-- Dataset records --
_ _ _ _ _ _ _
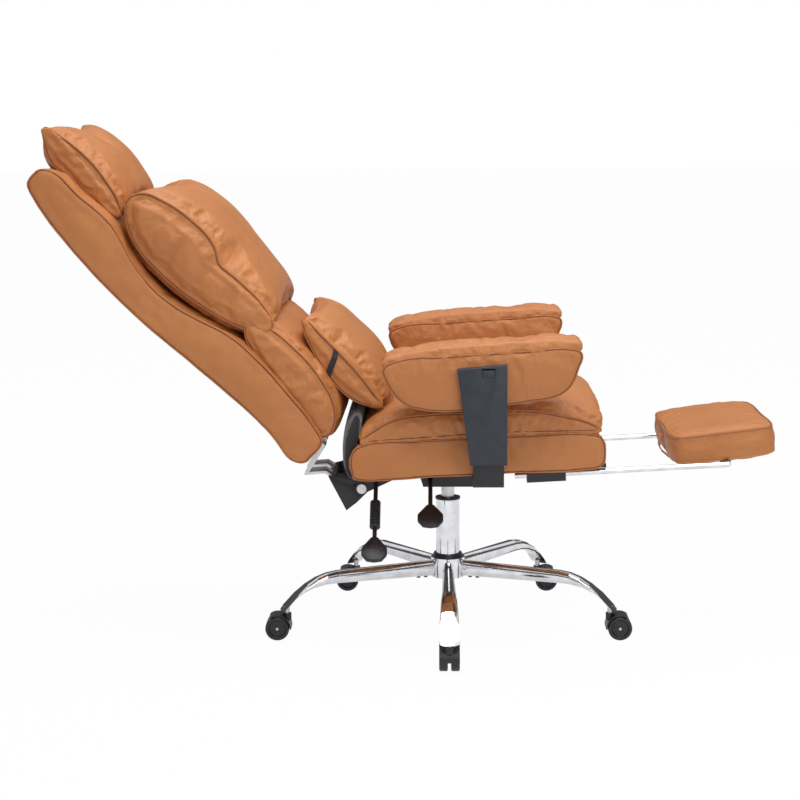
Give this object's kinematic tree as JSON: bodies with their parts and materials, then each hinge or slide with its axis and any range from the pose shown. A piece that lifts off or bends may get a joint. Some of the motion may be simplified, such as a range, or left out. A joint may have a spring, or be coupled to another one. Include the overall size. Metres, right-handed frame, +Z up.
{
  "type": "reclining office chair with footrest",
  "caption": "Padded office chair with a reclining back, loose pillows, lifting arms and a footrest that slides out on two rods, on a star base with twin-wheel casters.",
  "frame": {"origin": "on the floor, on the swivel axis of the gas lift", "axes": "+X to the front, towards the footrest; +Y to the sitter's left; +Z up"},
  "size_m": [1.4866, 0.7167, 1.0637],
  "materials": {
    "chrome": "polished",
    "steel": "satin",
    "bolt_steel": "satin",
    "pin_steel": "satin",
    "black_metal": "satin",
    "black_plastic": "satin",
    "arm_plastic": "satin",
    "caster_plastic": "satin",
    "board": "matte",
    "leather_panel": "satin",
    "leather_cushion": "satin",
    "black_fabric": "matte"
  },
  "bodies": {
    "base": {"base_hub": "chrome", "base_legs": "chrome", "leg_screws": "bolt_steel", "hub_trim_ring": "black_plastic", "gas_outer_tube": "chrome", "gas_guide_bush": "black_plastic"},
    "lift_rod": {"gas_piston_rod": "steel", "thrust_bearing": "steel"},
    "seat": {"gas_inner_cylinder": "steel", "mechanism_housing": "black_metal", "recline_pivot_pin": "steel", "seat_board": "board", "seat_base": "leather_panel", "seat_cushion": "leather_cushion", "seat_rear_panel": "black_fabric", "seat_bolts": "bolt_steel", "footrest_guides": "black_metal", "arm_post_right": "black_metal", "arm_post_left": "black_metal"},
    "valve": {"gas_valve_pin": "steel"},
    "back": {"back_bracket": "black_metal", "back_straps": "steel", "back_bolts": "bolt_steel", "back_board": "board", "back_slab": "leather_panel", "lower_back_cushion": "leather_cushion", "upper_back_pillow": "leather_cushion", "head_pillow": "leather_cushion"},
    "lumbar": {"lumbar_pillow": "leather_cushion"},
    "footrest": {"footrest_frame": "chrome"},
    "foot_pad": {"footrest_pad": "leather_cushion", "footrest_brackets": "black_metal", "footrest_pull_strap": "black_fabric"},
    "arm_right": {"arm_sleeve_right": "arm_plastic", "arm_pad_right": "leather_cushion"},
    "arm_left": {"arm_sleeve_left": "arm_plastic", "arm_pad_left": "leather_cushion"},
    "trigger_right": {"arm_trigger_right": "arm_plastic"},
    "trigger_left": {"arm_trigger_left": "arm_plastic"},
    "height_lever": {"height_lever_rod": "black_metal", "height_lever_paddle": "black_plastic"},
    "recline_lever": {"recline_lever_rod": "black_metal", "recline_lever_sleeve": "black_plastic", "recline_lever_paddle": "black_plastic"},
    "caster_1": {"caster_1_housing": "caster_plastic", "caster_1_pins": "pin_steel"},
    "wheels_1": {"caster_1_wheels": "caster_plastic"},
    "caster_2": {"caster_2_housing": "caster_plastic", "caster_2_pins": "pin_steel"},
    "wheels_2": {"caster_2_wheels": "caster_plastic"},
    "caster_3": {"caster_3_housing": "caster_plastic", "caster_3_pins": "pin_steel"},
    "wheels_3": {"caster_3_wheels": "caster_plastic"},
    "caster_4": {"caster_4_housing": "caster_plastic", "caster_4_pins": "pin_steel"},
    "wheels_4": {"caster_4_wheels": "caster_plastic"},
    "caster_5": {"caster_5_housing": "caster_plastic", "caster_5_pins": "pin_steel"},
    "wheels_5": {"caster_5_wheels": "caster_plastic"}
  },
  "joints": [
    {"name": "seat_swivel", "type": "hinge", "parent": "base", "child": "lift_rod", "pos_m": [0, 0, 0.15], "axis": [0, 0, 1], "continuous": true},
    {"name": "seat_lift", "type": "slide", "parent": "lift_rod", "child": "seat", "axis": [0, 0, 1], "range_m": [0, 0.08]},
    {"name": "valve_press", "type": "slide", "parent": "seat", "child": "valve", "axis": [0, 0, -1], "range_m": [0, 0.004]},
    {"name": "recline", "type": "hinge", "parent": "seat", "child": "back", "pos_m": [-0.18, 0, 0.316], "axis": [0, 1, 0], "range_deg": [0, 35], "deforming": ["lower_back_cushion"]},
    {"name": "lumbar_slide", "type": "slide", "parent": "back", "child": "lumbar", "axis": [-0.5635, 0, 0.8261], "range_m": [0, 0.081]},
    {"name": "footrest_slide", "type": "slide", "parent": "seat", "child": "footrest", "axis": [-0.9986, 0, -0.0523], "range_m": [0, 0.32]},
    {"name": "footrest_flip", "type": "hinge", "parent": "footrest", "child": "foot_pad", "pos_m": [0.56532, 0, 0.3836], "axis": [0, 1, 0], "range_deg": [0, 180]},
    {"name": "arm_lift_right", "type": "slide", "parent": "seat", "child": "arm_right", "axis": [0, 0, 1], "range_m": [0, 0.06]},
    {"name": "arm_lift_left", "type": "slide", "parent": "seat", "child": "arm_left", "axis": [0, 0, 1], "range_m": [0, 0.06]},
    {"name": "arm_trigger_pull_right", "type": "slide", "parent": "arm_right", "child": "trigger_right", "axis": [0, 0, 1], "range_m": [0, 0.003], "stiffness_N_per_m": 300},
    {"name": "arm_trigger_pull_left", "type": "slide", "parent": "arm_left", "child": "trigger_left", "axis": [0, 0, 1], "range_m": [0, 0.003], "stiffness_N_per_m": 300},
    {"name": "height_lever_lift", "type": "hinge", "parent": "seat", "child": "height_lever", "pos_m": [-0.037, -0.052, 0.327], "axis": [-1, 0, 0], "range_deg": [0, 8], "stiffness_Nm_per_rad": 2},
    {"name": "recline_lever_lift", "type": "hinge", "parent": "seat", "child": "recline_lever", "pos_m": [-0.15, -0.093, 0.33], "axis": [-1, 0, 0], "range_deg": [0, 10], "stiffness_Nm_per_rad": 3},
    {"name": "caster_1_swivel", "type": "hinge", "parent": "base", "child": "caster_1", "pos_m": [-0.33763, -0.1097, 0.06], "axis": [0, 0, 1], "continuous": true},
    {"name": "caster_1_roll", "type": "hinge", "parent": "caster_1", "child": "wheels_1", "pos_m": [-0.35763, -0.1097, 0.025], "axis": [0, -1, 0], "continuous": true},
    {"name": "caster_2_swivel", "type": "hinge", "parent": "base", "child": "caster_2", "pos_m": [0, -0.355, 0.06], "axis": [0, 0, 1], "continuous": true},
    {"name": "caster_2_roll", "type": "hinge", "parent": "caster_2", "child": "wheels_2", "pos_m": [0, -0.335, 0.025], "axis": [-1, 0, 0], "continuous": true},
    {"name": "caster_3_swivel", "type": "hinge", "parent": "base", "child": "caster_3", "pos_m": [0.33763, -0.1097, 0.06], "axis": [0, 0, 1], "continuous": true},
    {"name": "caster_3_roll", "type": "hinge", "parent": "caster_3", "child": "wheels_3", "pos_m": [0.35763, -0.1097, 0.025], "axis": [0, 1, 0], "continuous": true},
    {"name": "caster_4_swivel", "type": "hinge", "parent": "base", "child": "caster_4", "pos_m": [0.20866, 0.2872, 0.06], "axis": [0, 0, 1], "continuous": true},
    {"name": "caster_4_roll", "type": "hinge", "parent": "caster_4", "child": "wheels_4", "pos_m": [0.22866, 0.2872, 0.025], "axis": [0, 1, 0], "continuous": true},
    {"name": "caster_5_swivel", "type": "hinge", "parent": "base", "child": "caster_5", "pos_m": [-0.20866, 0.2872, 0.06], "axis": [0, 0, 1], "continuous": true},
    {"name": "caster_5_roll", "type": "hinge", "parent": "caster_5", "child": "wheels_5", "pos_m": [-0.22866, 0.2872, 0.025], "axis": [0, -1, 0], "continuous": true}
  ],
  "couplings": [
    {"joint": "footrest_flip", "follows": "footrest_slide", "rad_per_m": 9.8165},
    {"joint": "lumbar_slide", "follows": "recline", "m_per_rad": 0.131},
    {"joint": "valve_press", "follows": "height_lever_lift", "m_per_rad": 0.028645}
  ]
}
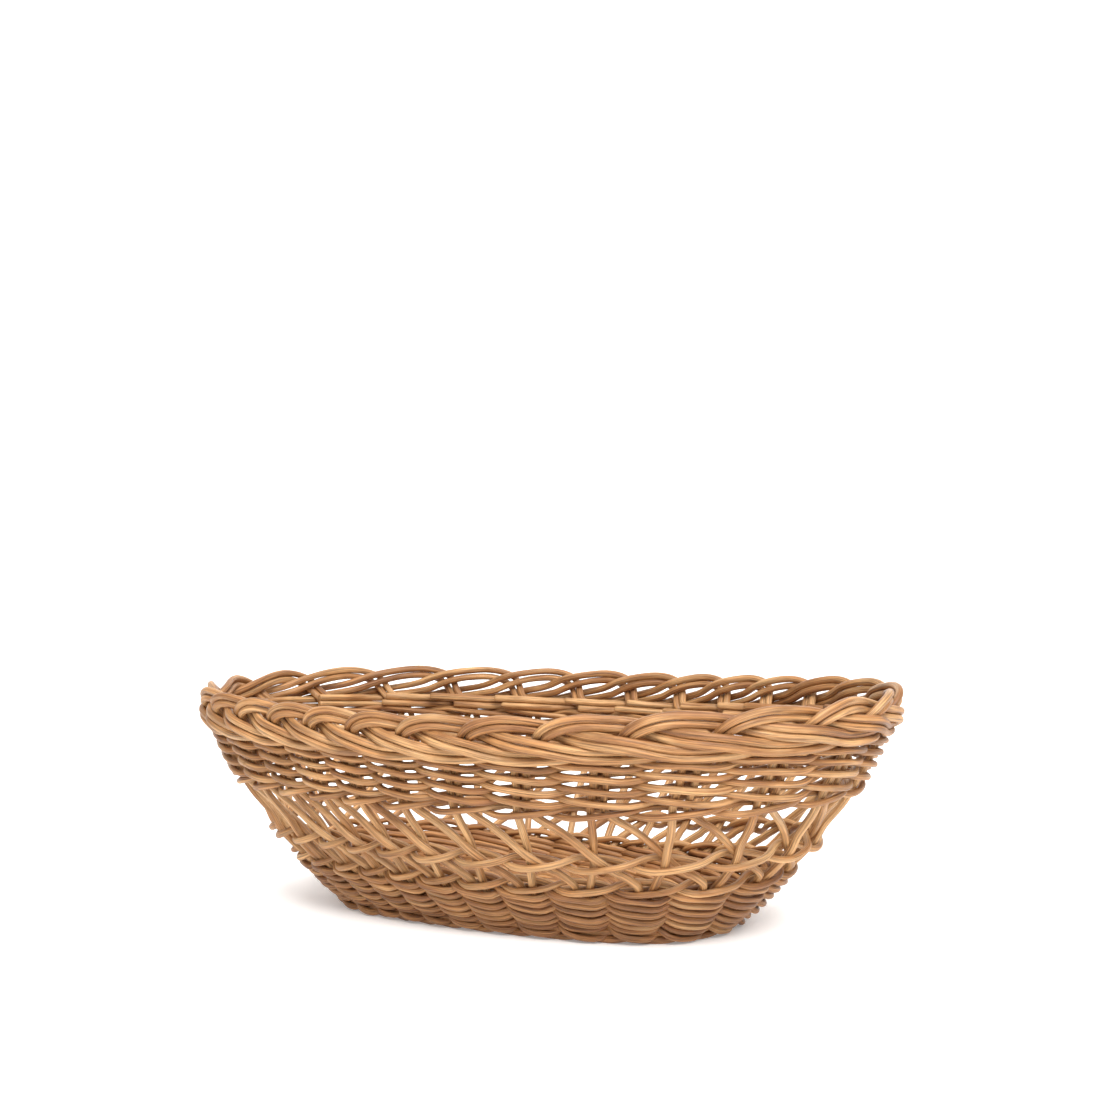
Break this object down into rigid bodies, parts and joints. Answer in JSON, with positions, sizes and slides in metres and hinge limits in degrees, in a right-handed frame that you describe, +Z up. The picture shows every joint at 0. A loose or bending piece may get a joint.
_ _ _ _ _ _ _
-- Directive --
For each line of the entries that includes "joints", show that line.

-- Full answer --
  "joints": [
Break this object down into rigid bodies, parts and joints. Answer in JSON, with positions, sizes and slides in metres and hinge limits in degrees, in a right-handed frame that you describe, +Z up. The picture shows every joint at 0. A loose or bending piece may get a joint.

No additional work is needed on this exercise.